— START Provided data —
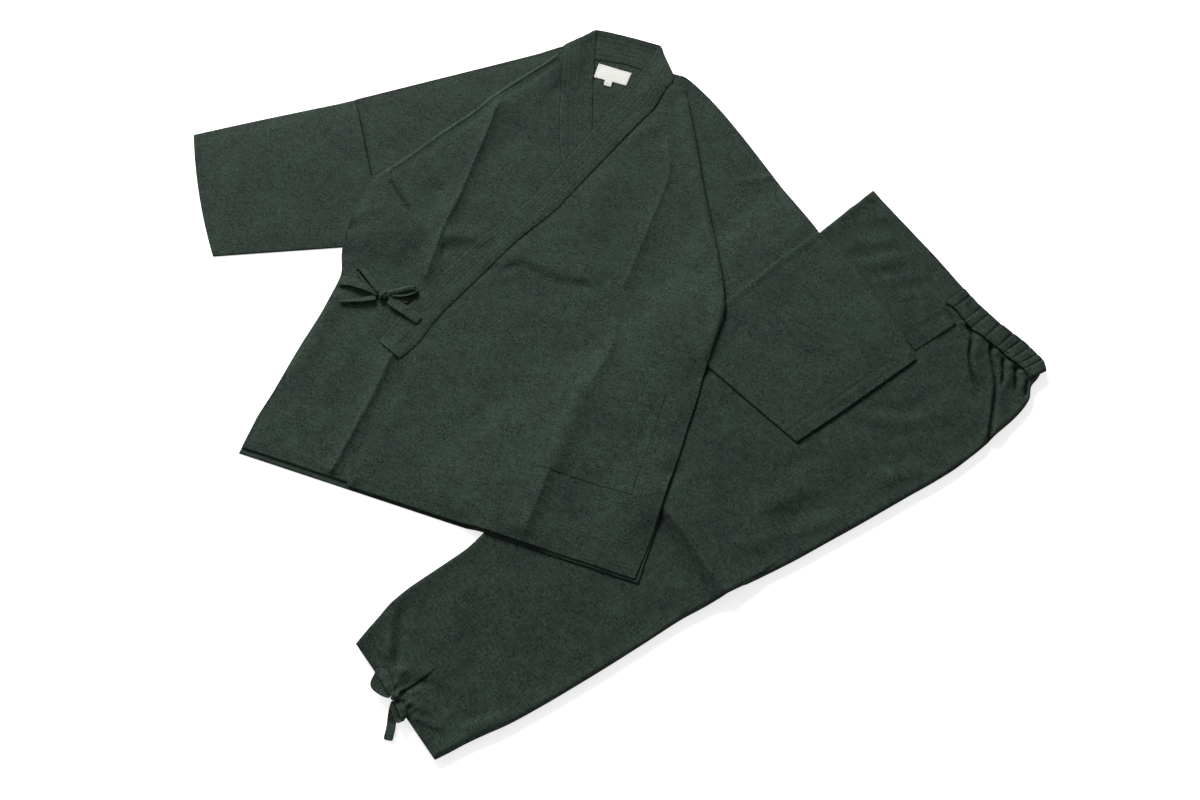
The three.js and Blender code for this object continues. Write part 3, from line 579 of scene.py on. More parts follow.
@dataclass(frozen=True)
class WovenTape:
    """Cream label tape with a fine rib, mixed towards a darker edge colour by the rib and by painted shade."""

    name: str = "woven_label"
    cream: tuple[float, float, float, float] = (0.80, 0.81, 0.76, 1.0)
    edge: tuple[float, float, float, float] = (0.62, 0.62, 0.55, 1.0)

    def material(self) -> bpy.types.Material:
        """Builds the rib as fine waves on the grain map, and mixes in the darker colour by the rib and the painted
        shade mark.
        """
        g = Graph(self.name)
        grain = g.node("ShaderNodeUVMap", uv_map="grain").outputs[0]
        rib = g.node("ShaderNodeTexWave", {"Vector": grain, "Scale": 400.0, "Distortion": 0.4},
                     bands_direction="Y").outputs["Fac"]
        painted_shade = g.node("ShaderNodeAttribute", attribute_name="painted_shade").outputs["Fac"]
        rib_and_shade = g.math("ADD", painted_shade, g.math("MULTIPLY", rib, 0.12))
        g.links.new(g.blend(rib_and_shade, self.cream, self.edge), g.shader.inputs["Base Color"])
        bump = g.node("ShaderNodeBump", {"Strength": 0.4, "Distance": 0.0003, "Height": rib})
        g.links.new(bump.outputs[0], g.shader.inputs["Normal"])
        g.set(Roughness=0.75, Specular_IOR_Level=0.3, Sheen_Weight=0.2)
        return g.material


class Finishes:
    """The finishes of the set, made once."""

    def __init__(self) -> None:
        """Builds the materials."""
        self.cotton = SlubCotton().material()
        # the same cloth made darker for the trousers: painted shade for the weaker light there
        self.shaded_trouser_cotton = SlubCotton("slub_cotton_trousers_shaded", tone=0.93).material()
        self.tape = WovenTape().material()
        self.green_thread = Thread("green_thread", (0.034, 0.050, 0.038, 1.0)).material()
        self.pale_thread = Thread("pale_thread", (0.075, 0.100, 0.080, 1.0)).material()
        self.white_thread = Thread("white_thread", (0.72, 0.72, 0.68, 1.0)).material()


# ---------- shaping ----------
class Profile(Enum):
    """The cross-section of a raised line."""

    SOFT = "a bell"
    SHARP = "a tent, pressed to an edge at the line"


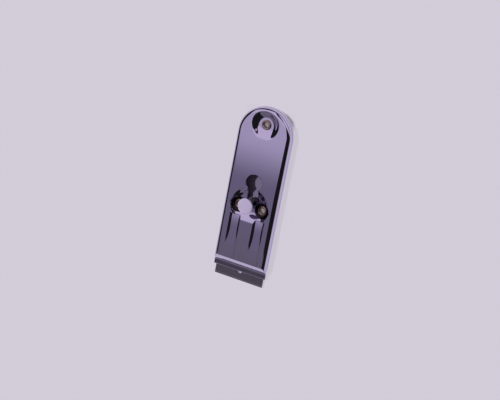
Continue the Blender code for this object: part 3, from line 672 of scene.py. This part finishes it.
— END Provided data —
Aim of the exercise: Locate the word "code" in the data above. Copy every line carrying it.

Output for this task:
The three.js and Blender code for this object continues. Write part 3, from line 579 of scene.py on. More parts follow.
Continue the Blender code for this object: part 3, from line 672 of scene.py. This part finishes it.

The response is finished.